**WORK TO BE COMPLETED**
Print the whole listing exactly.

====

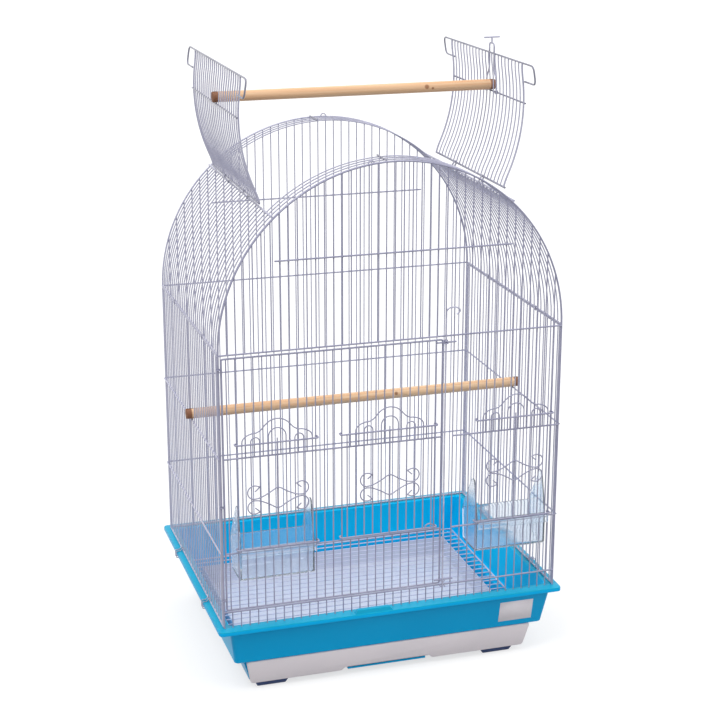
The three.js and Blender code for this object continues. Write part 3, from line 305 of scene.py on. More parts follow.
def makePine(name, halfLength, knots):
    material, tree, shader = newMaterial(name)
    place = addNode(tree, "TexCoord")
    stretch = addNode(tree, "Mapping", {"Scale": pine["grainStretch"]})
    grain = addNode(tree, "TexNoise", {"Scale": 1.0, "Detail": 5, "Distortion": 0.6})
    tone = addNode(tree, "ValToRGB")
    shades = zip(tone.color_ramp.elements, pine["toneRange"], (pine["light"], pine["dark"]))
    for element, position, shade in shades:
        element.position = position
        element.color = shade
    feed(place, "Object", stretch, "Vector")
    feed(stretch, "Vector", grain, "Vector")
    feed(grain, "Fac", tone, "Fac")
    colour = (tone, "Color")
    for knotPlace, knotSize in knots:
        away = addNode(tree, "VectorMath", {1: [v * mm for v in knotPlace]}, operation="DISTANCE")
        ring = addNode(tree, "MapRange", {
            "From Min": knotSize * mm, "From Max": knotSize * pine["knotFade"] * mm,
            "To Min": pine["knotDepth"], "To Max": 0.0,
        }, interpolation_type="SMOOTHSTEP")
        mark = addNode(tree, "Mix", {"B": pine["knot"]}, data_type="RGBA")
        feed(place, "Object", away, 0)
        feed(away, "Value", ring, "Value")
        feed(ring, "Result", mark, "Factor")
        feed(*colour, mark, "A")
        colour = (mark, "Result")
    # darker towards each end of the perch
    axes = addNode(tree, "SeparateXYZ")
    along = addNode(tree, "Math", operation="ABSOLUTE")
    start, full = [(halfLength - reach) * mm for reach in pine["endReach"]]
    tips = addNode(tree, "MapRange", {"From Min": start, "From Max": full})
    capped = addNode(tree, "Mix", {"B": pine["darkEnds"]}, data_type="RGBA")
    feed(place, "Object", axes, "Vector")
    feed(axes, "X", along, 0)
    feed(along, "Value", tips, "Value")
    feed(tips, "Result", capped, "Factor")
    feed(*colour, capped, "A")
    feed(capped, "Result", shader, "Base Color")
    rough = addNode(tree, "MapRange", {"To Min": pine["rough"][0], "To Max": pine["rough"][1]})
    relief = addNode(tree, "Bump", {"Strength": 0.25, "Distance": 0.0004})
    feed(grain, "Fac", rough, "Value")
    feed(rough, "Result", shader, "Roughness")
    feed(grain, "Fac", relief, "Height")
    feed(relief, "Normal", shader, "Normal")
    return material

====

**SOLUTION**
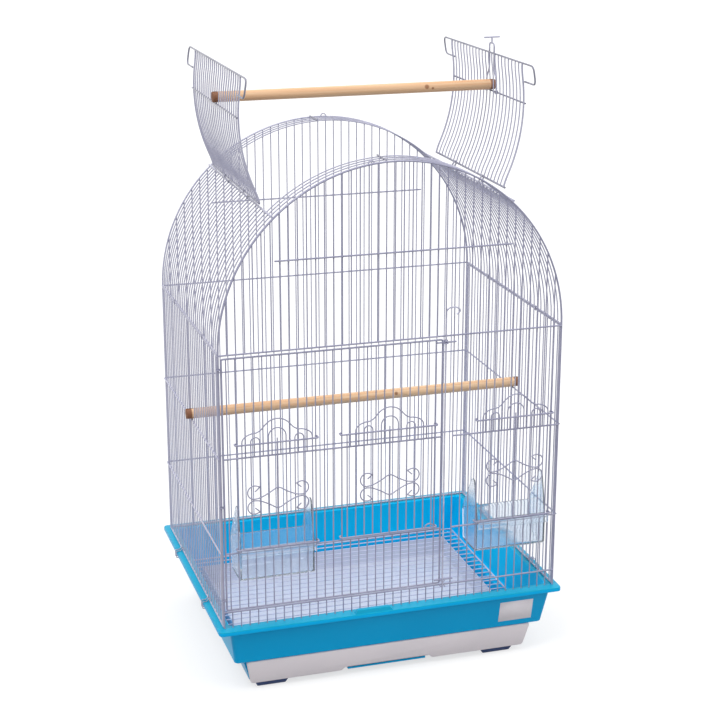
The three.js and Blender code for this object continues. Write part 3, from line 305 of scene.py on. More parts follow.
def makePine(name, halfLength, knots):
    material, tree, shader = newMaterial(name)
    place = addNode(tree, "TexCoord")
    stretch = addNode(tree, "Mapping", {"Scale": pine["grainStretch"]})
    grain = addNode(tree, "TexNoise", {"Scale": 1.0, "Detail": 5, "Distortion": 0.6})
    tone = addNode(tree, "ValToRGB")
    shades = zip(tone.color_ramp.elements, pine["toneRange"], (pine["light"], pine["dark"]))
    for element, position, shade in shades:
        element.position = position
        element.color = shade
    feed(place, "Object", stretch, "Vector")
    feed(stretch, "Vector", grain, "Vector")
    feed(grain, "Fac", tone, "Fac")
    colour = (tone, "Color")
    for knotPlace, knotSize in knots:
        away = addNode(tree, "VectorMath", {1: [v * mm for v in knotPlace]}, operation="DISTANCE")
        ring = addNode(tree, "MapRange", {
            "From Min": knotSize * mm, "From Max": knotSize * pine["knotFade"] * mm,
            "To Min": pine["knotDepth"], "To Max": 0.0,
        }, interpolation_type="SMOOTHSTEP")
        mark = addNode(tree, "Mix", {"B": pine["knot"]}, data_type="RGBA")
        feed(place, "Object", away, 0)
        feed(away, "Value", ring, "Value")
        feed(ring, "Result", mark, "Factor")
        feed(*colour, mark, "A")
        colour = (mark, "Result")
    # darker towards each end of the perch
    axes = addNode(tree, "SeparateXYZ")
    along = addNode(tree, "Math", operation="ABSOLUTE")
    start, full = [(halfLength - reach) * mm for reach in pine["endReach"]]
    tips = addNode(tree, "MapRange", {"From Min": start, "From Max": full})
    capped = addNode(tree, "Mix", {"B": pine["darkEnds"]}, data_type="RGBA")
    feed(place, "Object", axes, "Vector")
    feed(axes, "X", along, 0)
    feed(along, "Value", tips, "Value")
    feed(tips, "Result", capped, "Factor")
    feed(*colour, capped, "A")
    feed(capped, "Result", shader, "Base Color")
    rough = addNode(tree, "MapRange", {"To Min": pine["rough"][0], "To Max": pine["rough"][1]})
    relief = addNode(tree, "Bump", {"Strength": 0.25, "Distance": 0.0004})
    feed(grain, "Fac", rough, "Value")
    feed(rough, "Result", shader, "Roughness")
    feed(grain, "Fac", relief, "Height")
    feed(relief, "Normal", shader, "Normal")
    return material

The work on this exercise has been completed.